And finally, putting everything together:

def binompmf(prob, n, k):
    return comb(n,k)*prob**k*(1-prob)**(n-k)

A useful function that you often find in statistical packages together with the PMF of a distribution is the Cumulative Distribution Function (CDF). It is nothing more than the probability that our RV takes values up to a z:

def binomcdf(prob, n, x):
    result = 0
    for x_ in range(0, x+1):
        result += binompmf(prob, n, x_)
    return result

Let’s try it out.

Figure 4: Cristiano Ronaldo’s free-kick execution can be modeled using a Binomial distribution, source

We want to assess the probability distribution that models Cristiano Ronaldo’s ability to score free-kicks. We will be using the table below, which shows Ronaldo’s free-kick record in La Liga and the Champions League:

Table 1: Ronaldo’s free-kick record, source

Ronaldo has a 0.094 probability of successfully convert a free-kick in the Champions League. Based on that, what is Ronaldo’s probability of scoring 1 out of 7 free-kicks in the Champions League?

binompmf(0.094, 7, 1)0.3639109131870316

What is the probability of scoring less than 2?

binomcdf(0.094, 7, 1)0.8649797389430357

Exercises:

You will get the solutions in next week’s article.

1.A company produces bottles of water. In its main factory, the number of defective bottles is 5%. A quality check consists of randomly selecting and testing 1000 bottles. What are the mean and standard deviation of the number of defective bottles in these samples?

2. A wine company is running a promotion that says 1-in-4 boxes of the wine contain a surprise.
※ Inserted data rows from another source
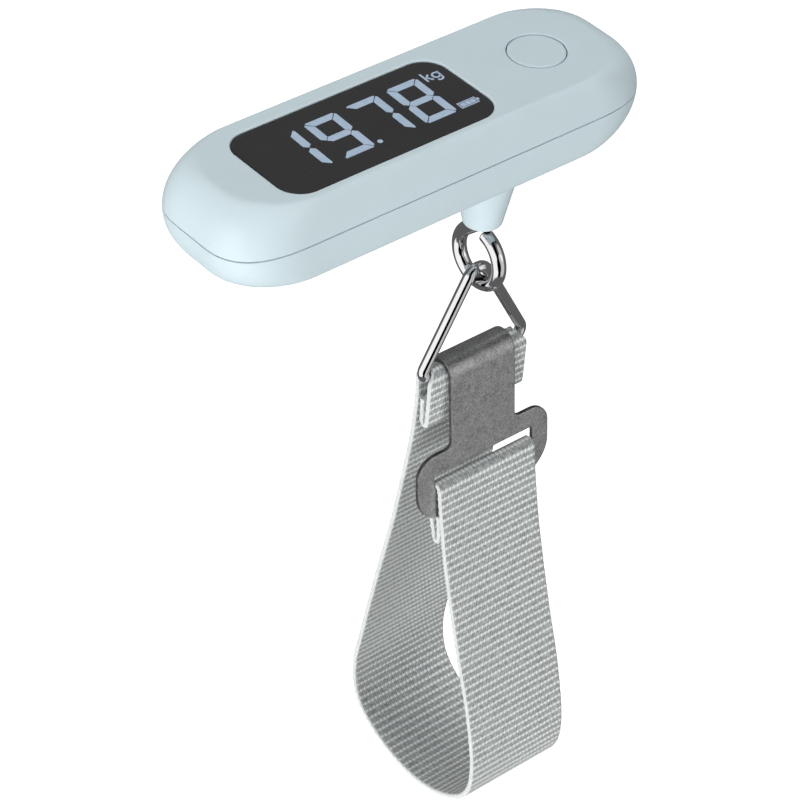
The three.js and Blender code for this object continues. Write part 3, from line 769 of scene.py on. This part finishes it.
def even_steps(line, step):
    """The line again in equal steps, slightly smoothed, with each point's distance along it."""
    size = np.concatenate([[0], np.cumsum(np.hypot(*np.diff(line, axis=0).T))])
    count = int(size[-1] / step)
    at = np.linspace(0, size[-1], count + 1)
    made = np.stack([np.interp(at, size, line[:, 0]), np.interp(at, size, line[:, 1])], axis=1)
    for _ in range(3):
        made[1:-1] = 0.25 * made[:-2] + 0.5 * made[1:-1] + 0.25 * made[2:]
    return made, at


def strap_section(half_width, phase):
    """Closed sections of the webbing, one for each place along it, as (x, off the middle line, u).

    phase counts ribs along the strap. A rib's grey band bulges, the white threads between two bands
    rise and fall across the strap, and the edges swell at every white row. u is millimetres across the
    flat webbing.
    """
    white = (0.5 + 0.5 * np.cos(2 * np.pi * phase)) ** 2
    band = np.sqrt(np.clip(np.sin(np.pi * (phase % 1)), 0, 1))
    parity = np.where(np.round(phase) % 2 == 0, 1.0, -1.0)
    columns = int(2 * STRAP_HALF_WIDTH / (BEAD_PITCH / 2)) // 2 * 2
    across = np.linspace(-1, 1, columns + 1)
    flip = np.where(np.arange(columns + 1) % 2 == 0, 1.0, -1.0)
    base = STRAP_THICKNESS / 2 - BAND_RELIEF
    beads = 0.05 + 0.07 * parity[:, None] * flip[None, :]
    lift = base + BAND_RELIEF * band[:, None] + white[:, None] * beads
    bulge = 0.24 + 0.12 * white
    lip = np.radians([50.0, 25.0, 0.0, -25.0, -50.0])
    face = half_width[:, None] * across[None, :]
    flat = np.broadcast_to(STRAP_HALF_WIDTH * across, face.shape)

    def edge(side, angle):
        x = side * (half_width + bulge * math.cos(angle))
        off = base * math.sin(angle) * (1 + 0.3 * white)
        return x, off, np.full_like(x, side * (STRAP_HALF_WIDTH + 0.9 * math.cos(angle)))

    right = [np.stack(part, axis=1) for part in zip(*[edge(1, angle) for angle in lip])]
    left = [np.stack(part, axis=1) for part in zip(*[edge(-1, angle) for angle in lip[::-1]])]
    upper = (face, lift, flat)
    under = (face[:, ::-1], -lift[:, ::-1], flat[:, ::-1])
    return [np.concatenate(parts, axis=1) for parts in zip(upper, right, under, left)]


def tube_mesh(name, points):
    """A closed mesh through points[row][place round the section], capped at both ends."""
    rows, ring = points.shape[:2]
    i, j = np.meshgrid(np.arange(rows - 1), np.arange(ring), indexing="ij")
    k = (j + 1) % ring
    quads = np.stack([i * ring + j, i * ring + k, (i + 1) * ring + k, (i + 1) * ring + j], axis=2)
    faces = quads.reshape(-1, 4).tolist()
    faces.append(list(range(ring))[::-1])
    faces.append([(rows - 1) * ring + n for n in range(ring)])
    mesh = bpy.data.meshes.new(name)
    mesh.from_pydata((points.reshape(-1, 3) * MM).tolist(), [], faces)
    return mesh


def strap():
    line, at = even_steps(strap_line(), RIB_PITCH / ROWS_PER_RIB)
    run = np.gradient(line, axis=0)
    run /= np.linalg.norm(run, axis=1)[:, None]
    out = np.stack([-run[:, 1], run[:, 0]], axis=1)
    # The wrap is squeezed between the legs of the link.
    height = np.clip((line[:, 1] - BAR_Z) / WRAP_RADIUS, 0, 1)
    half_width = STRAP_HALF_WIDTH - WRAP_SQUEEZE * height ** 1.3
    x, off, u = strap_section(half_width, at / RIB_PITCH)
    y = line[:, 0:1] + out[:, 0:1] * off
    z = line[:, 1:2] + out[:, 1:2] * off
    mesh = tube_mesh("strap_webbing", np.stack([x, y, z], axis=2))
    weave = mesh.attributes.new("weave", "FLOAT_VECTOR", "POINT")
    along = np.broadcast_to(at[:, None], u.shape)
    data = np.stack([u, along, np.zeros_like(u)], axis=2).reshape(-1).astype(np.float32)
    weave.data.foreach_set("vector", data)
    fixing = bmesh.new()
    fixing.from_mesh(mesh)
    bmesh.ops.recalc_face_normals(fixing, faces=fixing.faces)
    fixing.to_mesh(mesh)
    fixing.free()
    return add_piece("strap_webbing", mesh, 70), float(at[-1])


# ==== materials ==================================================================================
class Look:
    """A material with one Principled shader, and short ways to add nodes to it."""

    def __init__(self, name, colour, metallic=0.0, roughness=0.5, **extra):
        self.material = bpy.data.materials.new(name)
        self.material.use_nodes = True
        self.tree = self.material.node_tree
        self.shader = self.tree.nodes["Principled BSDF"]
        self.set("Base Color", (*colour, 1.0))
        self.set("Metallic", metallic)
        self.set("Roughness", roughness)
        for key, value in extra.items():
            self.set(key.replace("_", " "), value)
        self.material.diffuse_color = (*colour, 1.0)

    def set(self, socket, value):
        self.shader.inputs[socket].default_value = value

    def node(self, kind, **settings):
        made = self.tree.nodes.new(kind)
        for key, value in settings.items():
            setattr(made, key, value)
        return made

    def link(self, source, target):
        self.tree.links.new(source, target)

    def math(self, operation, a, b=None, clamp=False):
        made = self.node("ShaderNodeMath", operation=operation, use_clamp=clamp)
        for socket, value in zip(made.inputs, (a, b)):
            if value is None:
                continue
            if isinstance(value, (int, float)):
                socket.default_value = value
            else:
                self.link(value, socket)
        return made.outputs[0]

    def place(self, scale=(1, 1, 1)):
        coordinate = self.node("ShaderNodeTexCoord")
        mapping = self.node("ShaderNodeMapping")
        mapping.inputs["Scale"].default_value = scale
        self.link(coordinate.outputs["Object"], mapping.inputs["Vector"])
        return mapping.outputs["Vector"]

    def noise(self, scale, detail=4.0, stretch=(1, 1, 1), rough=0.55):
        made = self.node("ShaderNodeTexNoise")
        made.inputs["Scale"].default_value = scale
        made.inputs["Detail"].default_value = detail
        made.inputs["Roughness"].default_value = rough
        self.link(self.place(stretch), made.inputs["Vector"])
        return made.outputs["Fac"]

    def ramp(self, source, stops):
        made = self.node("ShaderNodeValToRGB")
        ramp = made.color_ramp
        while len(ramp.elements) < len(stops):
            ramp.elements.new(0.5)
        for element, (position, colour) in zip(ramp.elements, stops):
            element.position = position
            element.color = (*colour, 1.0)
        self.link(source, made.inputs["Fac"])
        return made.outputs["Color"]

    def span(self, source, low, high):
        made = self.node("ShaderNodeMapRange")
        made.inputs["To Min"].default_value = low
        made.inputs["To Max"].default_value = high
        self.link(source, made.inputs["Value"])
        return made.outputs["Result"]

    def mix(self, share, a, b):
        made = self.node("ShaderNodeMix", data_type="RGBA")
        for socket, value in ((made.inputs[0], share), (made.inputs[6], a), (made.inputs[7], b)):
            if isinstance(value, tuple):
                socket.default_value = (*value, 1.0)
            elif isinstance(value, (int, float)):
                socket.default_value = value
            else:
                self.link(value, socket)
        return made.outputs[2]

    def bump(self, height, strength, distance):
        made = self.node("ShaderNodeBump")
        made.inputs["Strength"].default_value = strength
        made.inputs["Distance"].default_value = distance
        self.link(height, made.inputs["Height"])
        self.link(made.outputs["Normal"], self.shader.inputs["Normal"])


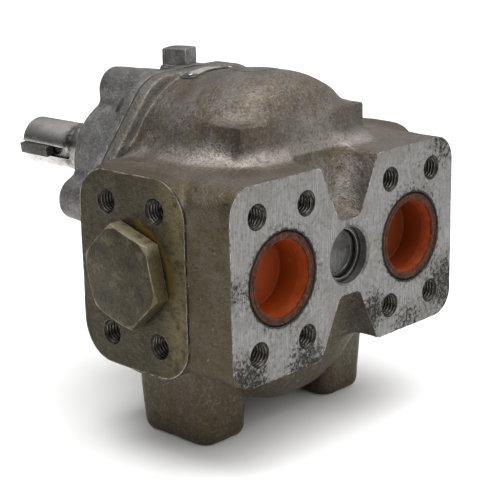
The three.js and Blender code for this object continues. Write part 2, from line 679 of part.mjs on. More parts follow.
// Radius of the upper gear case where it narrows towards the rim.
const caseRadiusAt = (y) =>
  THREE.MathUtils.mapLinear(y, CASE_TAPER_Y, RIM_REAR_Y + OVERSHOOT, CASE_R, CASE_FRONT_R);

// Thin blank plate bent over the top of the gear case.
function nameplate() {
  const { halfX, y0, y1, thickness } = PLATE;
  const [r0, r1] = [y0, y1].map((y) => caseRadiusAt(y) + 1.1 * GAP);
  const band = latheY([
    [r0, y0], [r0 + thickness, y0], [r1 + thickness, y1], [r1, y1], [r0, y0]], 0, DRIVE_Z);
  return steelPiece('nameplate', band.intersect(box(
    [-halfX, halfX], [y0 - OVERSHOOT, y1 + OVERSHOOT], [DRIVE_Z + 40, RIM_TOP_Z + 10])));
}

// Round-headed drive pin near one end of the plate.
function platePin(name, side) {
  const { halfX, y0, y1, thickness } = PLATE;
  const y = (y0 + y1) / 2;
  const base = caseRadiusAt(y) + thickness + 2.4 * GAP;
  const head = latheGeometry([[0, 0], [1.6, 0], [1.3, 0.6], [0, 0.8]], 10)
    .rotateX(Math.PI / 2)
    .translate(0, 0, base)
    .rotateY(side * Math.asin((halfX - 2.5) / base))
    .translate(0, y, DRIVE_Z);
  return steelPiece(name, solid(head));
}

// ---- assembly --------------------------------------------------------------------------

const pump = new THREE.Group();
pump.add(
  housing(),
  frontCover(),
  coverGasket(),
  driveShaft(),
  gear('drive_gear', DRIVE_Z, -Math.PI / 2),
  gearKey('drive_gear_key', DRIVE_Z),
  shaftKey(),
  idlerShaft(),
  gear('idler_gear', IDLER_Z, Math.PI / 2 + Math.PI / TEETH),
  gearKey('idler_gear_key', IDLER_Z),
  ...bearings(),
  shaftSeal(),
  snapRing('shaft_seal_snap_ring', SEAL_R - 2.5, SEAL_R + 0.9, SEAL_GROOVE_Y[0], DRIVE_Z),
  centrePlug(),
  centrePlugRing(),
  snapRing('centre_plug_snap_ring', CENTRE_R - 2.6, CENTRE_R + 0.8, CENTRE_GROOVE_Y[0], CENTRE_Z),
  sidePlug('left_side_plug', -1),
  sidePlugRing('left_side_plug_oring', -1),
  sidePlug('right_side_plug', 1),
  sidePlugRing('right_side_plug_oring', 1),
  portCap('left_port_cap', -1),
  portCap('right_port_cap', 1),
  topPipePlug(),
  ...coverBolts(),
  dowel('dowel_left', -1),
  dowel('dowel_right', 1),
  nameplate(),
  platePin('nameplate_pin_left', -1),
  platePin('nameplate_pin_right', 1),
);
pump.position.set(0, -SHAFT_END_Y, -DRIVE_Z);

const assembly = new THREE.Group();
assembly.add(pump);
export default assembly;
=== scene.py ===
import functools
import math

import bmesh
import bpy
import numpy as np
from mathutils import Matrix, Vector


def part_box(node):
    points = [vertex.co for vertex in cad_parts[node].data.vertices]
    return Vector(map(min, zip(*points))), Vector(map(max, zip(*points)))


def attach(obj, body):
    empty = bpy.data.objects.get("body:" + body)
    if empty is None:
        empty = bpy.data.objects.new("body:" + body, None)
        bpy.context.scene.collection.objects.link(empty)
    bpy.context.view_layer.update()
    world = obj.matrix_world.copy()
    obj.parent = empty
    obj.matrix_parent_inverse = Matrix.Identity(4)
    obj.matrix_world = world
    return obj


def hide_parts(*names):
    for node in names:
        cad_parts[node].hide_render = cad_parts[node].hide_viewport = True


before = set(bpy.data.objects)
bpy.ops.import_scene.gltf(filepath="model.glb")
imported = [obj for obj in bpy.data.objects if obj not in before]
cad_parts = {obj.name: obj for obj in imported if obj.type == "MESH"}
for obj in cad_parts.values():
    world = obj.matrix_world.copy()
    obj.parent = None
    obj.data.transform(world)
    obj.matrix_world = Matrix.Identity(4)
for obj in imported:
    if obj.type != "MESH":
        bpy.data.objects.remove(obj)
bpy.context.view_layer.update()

import openvdb
from mathutils import Matrix, Vector

# Everything below is laid out in millimetres in the pump's own frame: x = 0 on the centre
# plane, y = 0 on the rear port face, z = 0 at port height. MM and ORIGIN turn a point of
# that frame into the row frame in metres.
MM = 0.001
cap_lo, cap_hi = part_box("left_port_cap")
right_cap_lo, right_cap_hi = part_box("right_port_cap")
ORIGIN = Vector((0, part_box("housing")[0].y, (cap_lo.z + cap_hi.z) / 2))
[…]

Suppose that you will buy 5 boxes of this wine, and let X represent the number of surprises you can win in these boxes. Assume that these boxes represent a random sample and assume that surprises are independent between boxes. What is the probability that you win at most 1 surprise in the 5 boxes?

(Can you solve this problem in 3 different ways? Tip: by sampling, summing individual probabilities, and using the CDF)
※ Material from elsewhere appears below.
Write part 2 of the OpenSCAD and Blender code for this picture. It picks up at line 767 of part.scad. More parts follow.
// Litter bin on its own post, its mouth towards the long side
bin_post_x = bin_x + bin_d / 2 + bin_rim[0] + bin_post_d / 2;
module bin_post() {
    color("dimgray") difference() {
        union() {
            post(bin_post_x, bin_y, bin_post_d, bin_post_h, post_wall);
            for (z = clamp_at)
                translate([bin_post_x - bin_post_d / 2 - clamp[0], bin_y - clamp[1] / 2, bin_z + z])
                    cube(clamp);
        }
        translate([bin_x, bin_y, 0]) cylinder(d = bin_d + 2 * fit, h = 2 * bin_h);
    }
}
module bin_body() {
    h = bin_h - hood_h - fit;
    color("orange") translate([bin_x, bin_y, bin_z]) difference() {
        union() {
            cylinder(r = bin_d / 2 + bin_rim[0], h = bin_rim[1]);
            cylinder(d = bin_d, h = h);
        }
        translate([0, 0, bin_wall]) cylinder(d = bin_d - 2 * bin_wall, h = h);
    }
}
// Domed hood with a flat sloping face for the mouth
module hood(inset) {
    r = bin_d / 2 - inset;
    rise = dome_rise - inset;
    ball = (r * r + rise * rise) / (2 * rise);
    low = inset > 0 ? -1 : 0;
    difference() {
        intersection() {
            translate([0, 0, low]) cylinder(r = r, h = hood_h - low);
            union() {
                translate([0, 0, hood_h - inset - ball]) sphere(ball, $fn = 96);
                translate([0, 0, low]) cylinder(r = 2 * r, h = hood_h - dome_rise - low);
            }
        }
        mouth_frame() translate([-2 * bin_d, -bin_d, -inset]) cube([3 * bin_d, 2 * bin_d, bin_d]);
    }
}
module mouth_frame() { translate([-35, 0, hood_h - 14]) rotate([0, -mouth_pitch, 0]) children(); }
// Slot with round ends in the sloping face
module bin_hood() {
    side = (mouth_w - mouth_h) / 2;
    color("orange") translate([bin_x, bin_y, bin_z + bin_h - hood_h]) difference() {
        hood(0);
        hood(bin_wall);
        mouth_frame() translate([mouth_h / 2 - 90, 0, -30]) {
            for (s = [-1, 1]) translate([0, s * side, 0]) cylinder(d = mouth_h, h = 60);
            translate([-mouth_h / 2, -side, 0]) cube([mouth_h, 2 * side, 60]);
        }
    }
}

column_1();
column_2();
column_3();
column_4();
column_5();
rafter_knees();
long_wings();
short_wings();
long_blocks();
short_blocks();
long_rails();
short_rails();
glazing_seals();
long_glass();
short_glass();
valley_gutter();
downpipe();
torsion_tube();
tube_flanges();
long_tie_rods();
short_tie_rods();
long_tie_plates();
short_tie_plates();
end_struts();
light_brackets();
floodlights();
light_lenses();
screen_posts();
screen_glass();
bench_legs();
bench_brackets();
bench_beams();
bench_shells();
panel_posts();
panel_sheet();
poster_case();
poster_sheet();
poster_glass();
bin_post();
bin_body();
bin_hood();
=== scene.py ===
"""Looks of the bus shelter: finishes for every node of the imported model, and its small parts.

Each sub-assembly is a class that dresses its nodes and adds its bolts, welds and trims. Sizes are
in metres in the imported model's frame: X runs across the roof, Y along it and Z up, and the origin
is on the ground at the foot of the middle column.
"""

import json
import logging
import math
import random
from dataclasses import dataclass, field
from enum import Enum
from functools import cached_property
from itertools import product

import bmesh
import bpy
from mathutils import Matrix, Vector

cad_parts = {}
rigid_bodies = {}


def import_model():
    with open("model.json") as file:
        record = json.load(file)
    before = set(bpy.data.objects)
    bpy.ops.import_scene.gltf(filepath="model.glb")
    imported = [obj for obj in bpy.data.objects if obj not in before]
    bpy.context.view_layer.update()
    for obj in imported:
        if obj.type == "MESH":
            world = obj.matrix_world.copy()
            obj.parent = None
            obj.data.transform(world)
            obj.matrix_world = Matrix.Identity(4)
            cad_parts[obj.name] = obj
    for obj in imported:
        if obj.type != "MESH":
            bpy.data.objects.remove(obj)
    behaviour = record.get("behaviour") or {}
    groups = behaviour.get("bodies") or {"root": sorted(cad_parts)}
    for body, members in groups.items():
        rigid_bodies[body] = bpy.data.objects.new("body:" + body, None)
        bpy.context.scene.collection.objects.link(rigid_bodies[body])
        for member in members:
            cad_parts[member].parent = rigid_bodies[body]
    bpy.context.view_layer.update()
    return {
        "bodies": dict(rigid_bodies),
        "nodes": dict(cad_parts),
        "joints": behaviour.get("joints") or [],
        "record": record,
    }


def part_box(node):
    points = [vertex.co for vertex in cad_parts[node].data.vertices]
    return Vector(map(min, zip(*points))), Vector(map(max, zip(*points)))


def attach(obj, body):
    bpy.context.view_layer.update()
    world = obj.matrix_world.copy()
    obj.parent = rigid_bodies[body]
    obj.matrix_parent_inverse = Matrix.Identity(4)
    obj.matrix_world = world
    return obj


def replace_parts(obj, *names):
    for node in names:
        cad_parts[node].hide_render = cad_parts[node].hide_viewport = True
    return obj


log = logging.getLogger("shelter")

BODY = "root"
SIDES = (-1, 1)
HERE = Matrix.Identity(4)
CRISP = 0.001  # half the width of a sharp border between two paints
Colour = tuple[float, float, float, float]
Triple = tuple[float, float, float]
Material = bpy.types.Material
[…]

3. A math teacher is doing an activity with her students where she gives them a 20-question multiple-choice test, and they know none of the answers. Students need to guess on every question, and each question has 5 possible choices, 1 of which is correct. What are the mean and standard deviation of the number of questions that each student gets correct?

(Can you solve this problem in 2 different ways? Tip: by sampling and using the theoretical derivation that we did above)